Comic-book writer, documentarian, screenwriter and author Lauren Beukes is probably best known for her critically acclaimed international bestsellers Broken Monsters and The Shining Girls. Both these novels took readers into the mind of a serial killer, with a good dose of the fantastical. But for her new book, Afterland, she took a break from the whole murder thing. ‘You know what? I was tired of death, so I just decided to kill 3,5 billion people instead,’ she says with a laugh.
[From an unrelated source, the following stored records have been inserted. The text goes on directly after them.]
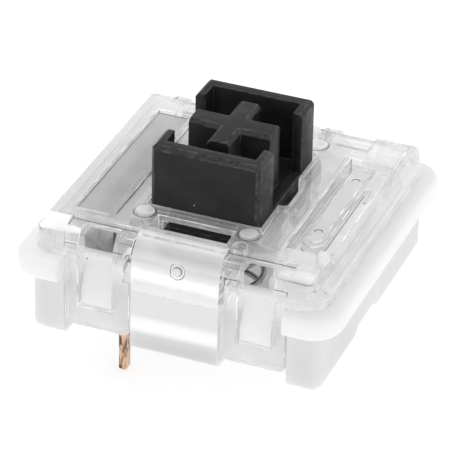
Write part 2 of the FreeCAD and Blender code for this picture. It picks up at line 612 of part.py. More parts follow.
def return_spring():
    """Coil spring between the well's floor and the stem."""
    low = WELL_BOTTOM + WIRE / 2 + SPRING_SEAT
    high = BOX_UNDER - WIRE / 2 - SPRING_SEAT
    path = Part.makeHelix((high - low) / TURNS, high - low, SPRING_R)
    steps = [2 * math.pi * i / WIRE_SIDES for i in range(WIRE_SIDES)]
    ring = [V(SPRING_R + WIRE / 2 * math.cos(a), 0, WIRE / 2 * math.sin(a)) for a in steps]
    section = Part.makePolygon(ring + [ring[0]])
    coil = Part.Wire(path).makePipeShell([section], True, True)
    coil.translate(V(0, 0, low))
    return coil


def leaf_pin_box():
    """Plan box of the front solder pin."""
    return (LEAF_PIN_X - PIN_W / 2, LEAF_PIN_X + PIN_W / 2, LEAF_PIN_Y - PIN_D / 2, LEAF_PIN_Y + PIN_D / 2)


def fixed_pin_box():
    """Plan box of the side solder pin, which stands against the wall."""
    x0 = -CAVITY_X + LIFT
    return (x0, x0 + PIN_W, FIXED_PIN_Y - PIN_D / 2, FIXED_PIN_Y + PIN_D / 2)


def solder_pin(box):
    """Solder pin through the floor, with a chamfered tip."""
    x0, x1, y0, y1 = box
    pin = block(x0, x1, y0, y1, -PIN_REACH, FLOOR_TOP + LIFT + STRIP)
    return pin.makeChamfer(PIN_TAPER, edges_at(pin, -PIN_REACH))


def leaf_terminal():
    """Front terminal: pin, front plate and the tab that carries the leaf."""
    low = FLOOR_TOP + LIFT
    x0, x1, y0, y1 = leaf_pin_box()
    plate = block(FRAME_GAP - CAVITY_X, LEAF_PIN_X + FRAME_PAST, y0, y0 + STRIP, low, FRAME_TOP)
    seat = LEAF_X - LEAF_THICK / 2 - LEAF_GAP
    tab = block(seat - STRIP, seat, y0, LEAF_PIVOT + TAB_REACH, low, FRAME_TOP)
    return solder_pin((x0, x1, y0, y1)).fuse([plate, tab])


def tip_face():
    """Where the leaf's contact tip ends at rest."""
    return LEAF_X + LEAF_THICK / 2 + TIP_THICK


def fixed_terminal():
    """Side terminal: pin, wall plate, back plate and the tab behind the fixed tip."""
    low = FLOOR_TOP + LIFT
    wall = -CAVITY_X + LIFT
    tab_x = tip_face() + TIP_GAP + TIP_THICK
    back_y = FIXED_END + STRIP
    side = block(wall, wall + STRIP, FIXED_FRONT, back_y, low, FIXED_TOP)
    back = block(wall, tab_x + STRIP, FIXED_END, back_y, low, FIXED_TOP)
    tab = block(tab_x, tab_x + STRIP, TIP_Y - TAB_HALF, back_y, TIP_Z - TIP_R - LIFT, FIXED_TOP)
    return solder_pin(fixed_pin_box()).fuse([side, back, tab])


def leaf_outline(z, crest):
    """Plan outline of the leaf at one height, with the prong's crest at the given X."""
    half = LEAF_THICK / 2
    bend = PRONG_HALF + PRONG_RUN
    line = [
        (LEAF_X, LEAF_ROOT),
        (LEAF_X, -bend),
        (crest - half, -PRONG_HALF),
        (crest - half, PRONG_HALF),
        (LEAF_X, bend),
        (LEAF_X, LEAF_END),
    ]
    inner = [V(x + half, y, z) for x, y in line]
    outer = [V(x - half, y, z) for x, y in reversed(line)]
    return Part.makePolygon(inner + outer + [inner[0]])


def contact_leaf():
    """Spring leaf whose prong leans, so that the nub lets it swing as the stem goes down."""
    reach = math.tan(math.radians(SWING_DEG)) * abs(LEAF_PIVOT)
    slope = reach / TRAVEL
    nub_mid = SKIRT_BOTTOM + NUB_HEIGHT / 2
    crest = -NUB_REACH - NUB_GAP
    low = leaf_outline(LEAF_BOTTOM, crest - slope * (nub_mid - LEAF_BOTTOM))
    high = leaf_outline(LEAF_TOP, crest - slope * (nub_mid - LEAF_TOP))
    leaf = Part.makeLoft([low, high], True, True)
    edge = PRONG_HALF + PRONG_RUN + LEAF_THICK
    x0, x1 = LEAF_X - OVER, LEAF_X + OVER
    near_slit = block(x0, x1, LEAF_PIVOT + TAB_REACH + LEAF_GAP, -edge, SLIT_LOW, SLIT_HIGH)
    far_slit = block(x0, x1, edge, TIP_Y - 2 * TIP_R, SLIT_LOW, SLIT_HIGH)
    return leaf.cut([near_slit, far_slit])


def contact_tip(x0):
    """Small round contact tip with its axis along X."""
    return Part.makeCylinder(TIP_R, TIP_THICK, V(x0, TIP_Y, TIP_Z), V(1, 0, 0))


def main():
    """Makes every piece and writes it to its own file."""
    leaf_tip_x = LEAF_X + LEAF_THICK / 2
    pieces = {
        "bottom_housing": bottom_housing(),
        "top_housing": top_housing(),
        "stem": stem(),
        "return_spring": return_spring(),
        "leaf_terminal": leaf_terminal(),
        "fixed_terminal": fixed_terminal(),
        "contact_leaf": contact_leaf(),
        "leaf_contact_tip": contact_tip(leaf_tip_x),
        "fixed_contact_tip": contact_tip(tip_face() + TIP_GAP),
    }
    os.makedirs("parts", exist_ok=True)
    for name, shape in pieces.items():
        solid = shape.removeSplitter()
        if not solid.isValid():
            raise ValueError(name + " is not a valid solid")
        solid.exportStep("parts/" + name + ".step")
        print(name, len(solid.Solids), round(solid.Volume, 3))


main()
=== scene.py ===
import logging
import math
from collections.abc import Callable
from dataclasses import dataclass
from enum import Enum

import bmesh
import bpy
from mathutils import Matrix, Vector


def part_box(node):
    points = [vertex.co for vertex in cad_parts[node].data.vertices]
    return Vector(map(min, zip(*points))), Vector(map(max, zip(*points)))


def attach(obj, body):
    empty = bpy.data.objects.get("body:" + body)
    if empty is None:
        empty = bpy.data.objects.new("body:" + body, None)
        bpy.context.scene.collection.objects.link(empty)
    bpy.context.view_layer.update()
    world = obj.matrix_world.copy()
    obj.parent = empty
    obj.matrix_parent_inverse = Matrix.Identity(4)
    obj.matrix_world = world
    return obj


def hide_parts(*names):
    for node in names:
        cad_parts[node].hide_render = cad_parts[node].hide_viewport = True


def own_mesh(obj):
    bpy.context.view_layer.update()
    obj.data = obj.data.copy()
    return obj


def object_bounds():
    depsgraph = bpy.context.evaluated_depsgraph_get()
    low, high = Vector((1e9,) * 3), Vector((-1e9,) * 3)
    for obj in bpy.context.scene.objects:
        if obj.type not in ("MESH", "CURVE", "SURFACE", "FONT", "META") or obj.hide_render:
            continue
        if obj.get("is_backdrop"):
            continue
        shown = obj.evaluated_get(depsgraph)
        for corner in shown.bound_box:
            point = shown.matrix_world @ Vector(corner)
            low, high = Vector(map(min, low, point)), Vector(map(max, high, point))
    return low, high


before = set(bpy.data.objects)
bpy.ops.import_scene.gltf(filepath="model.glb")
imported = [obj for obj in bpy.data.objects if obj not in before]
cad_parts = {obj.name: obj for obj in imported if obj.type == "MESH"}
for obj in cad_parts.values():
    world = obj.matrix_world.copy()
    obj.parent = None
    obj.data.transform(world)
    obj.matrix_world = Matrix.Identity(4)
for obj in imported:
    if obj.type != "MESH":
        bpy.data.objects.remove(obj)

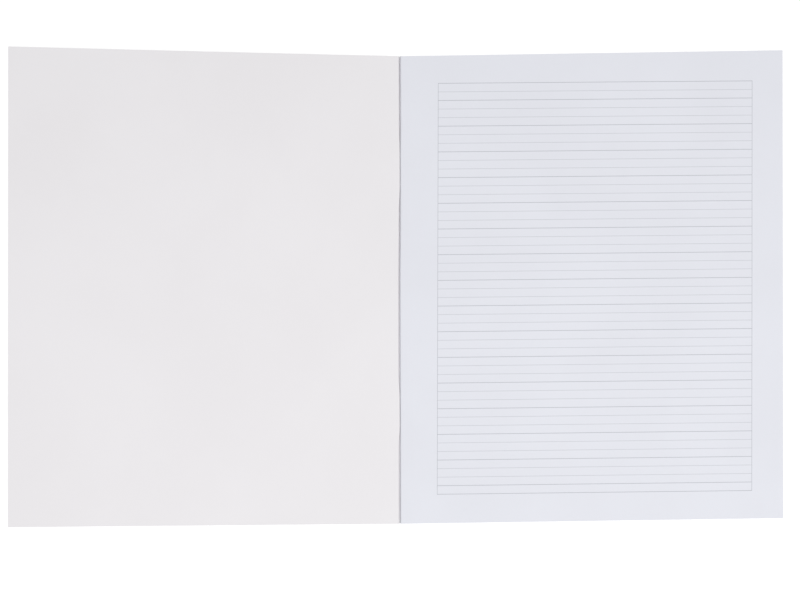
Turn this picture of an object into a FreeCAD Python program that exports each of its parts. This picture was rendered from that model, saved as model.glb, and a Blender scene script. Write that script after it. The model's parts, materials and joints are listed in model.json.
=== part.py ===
"""An open stapled composition notebook, in millimetres.

The notebook lies on its back cover. The front cover is thrown open to the left and springs a little off the
table; the leaves lie closed on the right, with the first ruled page up. The cover is one sheet of card with
two creases, so it has three parts here: the front cover and the back cover, which each swing on a crease,
and the spine strip between the creases. Two wire staples go through the strip and the fold of the leaves and
are clinched at the middle of the leaves.

+X runs from the spine to the fore edge of the leaves, +Y to the head of the pages, and +Z up. The origin is
on the table, under the middle of the folded edge of the leaves.
"""

import FreeCAD
import Part

import math
import os

# The trimmed page: the width from the fold to the fore edge, and the height along the fold
page_width = 176.3
page_height = 215.9
# The head and tail were cut this much out of square with the fold, so the open halves form a shallow V
trim_skew_deg = 0.71

# The leaves, and the rounding of their pressed fold
leaf_count = 20
leaf_thickness = 0.09
fold_rounding = 0.60

# The card of the cover, and the rounding of the outside of its creases
card_thickness = 0.30
crease_rounding = 0.22
# The room between the fold of the leaves and the spine strip
fold_room = 0.35
# The room between the first page and the closed front cover
page_room = 0.03
# How far a crease stands out from the spine strip
crease_room = 0.05
# The front cover springs up from the table by this angle
cover_lift_deg = 7.1

# The staples: round wire, the length of the crown, and the gap between the clinched ends
wire_diameter = 0.50
wire_bend_radius = 0.40
crown_length = 13.0
clinch_gap = 3.0
# The room around the wire where it goes through the card and the leaves
wire_room = 0.03
# The distance between the middles of the two staples, along the fold
staple_spacing = 111.0

# A rounding takes at most this share of the thickness that it is cut from
rounding_share = 0.9

# Heights above the table
block_thickness = leaf_count * leaf_thickness
block_bottom = card_thickness
block_top = block_bottom + block_thickness
block_middle = (block_bottom + block_top) / 2
front_crease_z = block_top + page_room
back_crease_z = card_thickness

# Places across the spine
strip_inside_x = -fold_room
strip_outside_x = strip_inside_x - card_thickness
crease_x = strip_outside_x - crease_room
crown_x = strip_outside_x - wire_room - wire_diameter / 2
# The clinched ends lie on the innermost fold, which half of the leaves are folded around
clinch_x = block_thickness / 2 + wire_room + wire_diameter / 2

ALONG_Y = FreeCAD.Vector(0, 1, 0)
UP = FreeCAD.Vector(0, 0, 1)
SAME_PLACE = 1e-6


def trimmed_plate(x_near, x_far, z_low, z_high):
    """A flat plate between two planes square to X, with its head and tail on the trimmed lines."""
    rise = math.tan(math.radians(trim_skew_deg))
    half = page_height / 2
    outline = [
        FreeCAD.Vector(x_near, x_near * rise - half, z_low),
        FreeCAD.Vector(x_far, x_far * rise - half, z_low),
        FreeCAD.Vector(x_far, x_far * rise + half, z_low),
        FreeCAD.Vector(x_near, x_near * rise + half, z_low),
    ]
    face = Part.Face(Part.makePolygon(outline + outline[:1]))
    return face.extrude(UP * (z_high - z_low))


def rounded_along_fold(plate, x, heights, radius):
    """The plate with those of its edges rounded that run along the fold, at x and at the given heights."""

    def is_chosen(edge):
        runs_along_fold = abs(edge.tangentAt(edge.FirstParameter).y) > 1 - SAME_PLACE
        middle = edge.CenterOfMass
        height_fits = any(abs(middle.z - z) < SAME_PLACE for z in heights)
        return runs_along_fold and height_fits and abs(middle.x - x) < SAME_PLACE

    return plate.makeFillet(radius, [edge for edge in plate.Edges if is_chosen(edge)])


def staple_wire(y_middle, room=0.0):
    """A clinched staple, or, with some room around it, the passage that it needs."""
    half_crown = crown_length / 2
    tip = clinch_gap / 2 - room
    places = [(clinch_x, -tip), (clinch_x, -half_crown), (crown_x, -half_crown)]
    places += [(x, -y) for x, y in reversed(places)]
    points = [FreeCAD.Vector(x, y_middle + y, block_middle) for x, y in places]

    edges = []
    start = points[0]
    for before, corner, after in zip(points, points[1:], points[2:]):
        back = (before - corner).normalize()
        ahead = (after - corner).normalize()
        bend_start = corner + back * wire_bend_radius
        bend_end = corner + ahead * wire_bend_radius
        bend_middle = corner + (back + ahead) * (wire_bend_radius * (1 - math.sqrt(0.5)))
        edges.append(Part.LineSegment(start, bend_start).toShape())
        edges.append(Part.Arc(bend_start, bend_middle, bend_end).toShape())
        start = bend_end
    edges.append(Part.LineSegment(start, points[-1]).toShape())

    section = Part.makeCircle(wire_diameter / 2 + room, points[0], points[1] - points[0])
    return Part.Wire(edges).makePipeShell([Part.Wire(section)], True, True)


def front_cover():
    """The front half of the card, made closed over the leaves and then thrown open about its crease."""
    outside_z = front_crease_z + card_thickness
    radius = min(crease_rounding, rounding_share * card_thickness)
    card = trimmed_plate(crease_x, page_width, front_crease_z, outside_z)
    card = rounded_along_fold(card, crease_x, [outside_z], radius)
    card.rotate(FreeCAD.Vector(crease_x, 0, front_crease_z), ALONG_Y, cover_lift_deg - 180)
    return card


def back_cover():
    """The back half of the card, flat on the table under the leaves."""
    radius = min(crease_rounding, rounding_share * card_thickness)
    card = trimmed_plate(crease_x, page_width, 0, back_crease_z)
    return rounded_along_fold(card, crease_x, [0], radius)


def spine_strip(passages):
    """The band of the card between its two creases, which stands behind the fold of the leaves."""
    band = trimmed_plate(strip_outside_x, strip_inside_x, back_crease_z, front_crease_z)
    return band.cut(passages)


def page_block(passages):
    """The closed leaves, folded at the spine and pressed, with the passage of each staple."""
    radius = min(fold_rounding, rounding_share * block_thickness / 2)
    block = trimmed_plate(0, page_width, block_bottom, block_top)
    return rounded_along_fold(block, 0, [block_bottom, block_top], radius).cut(passages)


def main():
    staple_places = {"upper_staple": staple_spacing / 2, "lower_staple": -staple_spacing / 2}
    passages = [staple_wire(y, wire_room) for y in staple_places.values()]
    nodes = {name: staple_wire(y) for name, y in staple_places.items()}
    nodes["front_cover"] = front_cover()
    nodes["spine_strip"] = spine_strip(passages)
    nodes["back_cover"] = back_cover()
    nodes["page_block"] = page_block(passages)

    os.makedirs("parts", exist_ok=True)
    for name, shape in nodes.items():
        shape.exportStep(f"parts/{name}.step")
        box = shape.BoundBox
        print(
            f"{name}: {len(shape.Solids)} solid, valid {shape.isValid()}, {shape.Volume:.2f} mm3,"
            f" x {box.XMin:.2f} to {box.XMax:.2f}, y {box.YMin:.2f} to {box.YMax:.2f},"
            f" z {box.ZMin:.2f} to {box.ZMax:.2f}"
        )


main()
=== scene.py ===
# %% [markdown]
# # An open stapled notebook
# The notebook is ten sheets of paper folded once, a card cover folded around them, and two wire staples through
# the fold. It lies open at its first page, so the left half shows the plain inside of the front cover. The solid
# model gives every place and size. This script dresses it: it makes the leaves one by one, bends the card at its
# creases, prints the ruling, and gives each surface the finish of paper, card or wire.
#
# Everything is in metres. X runs from the spine to the fore edge, Y to the head of the pages, and Z up.

# %% Load the solid model
import json
import math
import random

import bmesh
import bpy
from mathutils import Matrix, Vector, noise


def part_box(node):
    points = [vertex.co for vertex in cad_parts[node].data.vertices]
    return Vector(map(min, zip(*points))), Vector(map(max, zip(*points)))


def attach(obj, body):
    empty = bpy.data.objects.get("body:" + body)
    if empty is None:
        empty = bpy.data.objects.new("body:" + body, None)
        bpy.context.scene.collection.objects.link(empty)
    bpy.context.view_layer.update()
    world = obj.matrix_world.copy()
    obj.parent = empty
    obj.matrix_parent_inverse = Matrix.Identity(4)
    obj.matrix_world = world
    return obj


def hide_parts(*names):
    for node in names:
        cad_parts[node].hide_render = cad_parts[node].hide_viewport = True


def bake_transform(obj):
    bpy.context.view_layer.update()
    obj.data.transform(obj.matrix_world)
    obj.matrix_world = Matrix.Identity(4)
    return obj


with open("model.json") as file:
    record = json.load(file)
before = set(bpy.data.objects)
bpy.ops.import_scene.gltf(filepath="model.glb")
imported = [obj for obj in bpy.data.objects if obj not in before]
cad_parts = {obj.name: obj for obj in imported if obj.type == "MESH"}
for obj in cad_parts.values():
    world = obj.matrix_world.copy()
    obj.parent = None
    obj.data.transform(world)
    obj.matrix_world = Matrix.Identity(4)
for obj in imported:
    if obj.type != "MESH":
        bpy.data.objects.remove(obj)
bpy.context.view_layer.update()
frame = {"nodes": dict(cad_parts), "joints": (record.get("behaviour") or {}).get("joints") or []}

print("nodes:", ", ".join(sorted(frame["nodes"])))

# %% [markdown]
# ## Sizes
# A dressed piece has to lie exactly where its solid lies, so the sizes come from the solids and not from a second
# list. The page block gives the page, the back cover gives the card's thickness, and the two joints give the
# lines that the covers swing about. The front cover closes through half a turn less its lift, which gives the lift.

# %% Read the sizes from the solids
MM = 0.001

block_low, block_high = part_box("page_block")
strip_low, strip_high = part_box("spine_strip")
back_low, back_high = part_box("back_cover")
joints = {joint["name"]: joint for joint in frame["joints"]}
front_crease = Vector(joints["front_cover_crease"]["pos_m"])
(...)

Described as a high-concept feminist dystopian thriller, Afterland imagines a world where 99% of the male population has been wiped out by a virus. Cole and her son, Miles, who is disguised as a young girl, are on the run across a very changed America, trying to find their way back home to South Africa. The nefarious parties after them include the Department of Men and the neon nuns of the Church of All Sorrows.
President Ramaphosa had just announced that the lockdown would be extended until the end of April when Lauren and I chat over Zoom. It’s safe to say things are stressful at the moment. ‘I bought 12 bags of spaghetti, which even I think may have been overkill,’ she says.
You may think it a bit risky to launch a book that deals with a pandemic during a pandemic, and Lauren couldn’t agree more. ‘Gah, the timing,’ she says. ‘It’s taken me years and years to write and it comes out in the middle of a global pandemic.’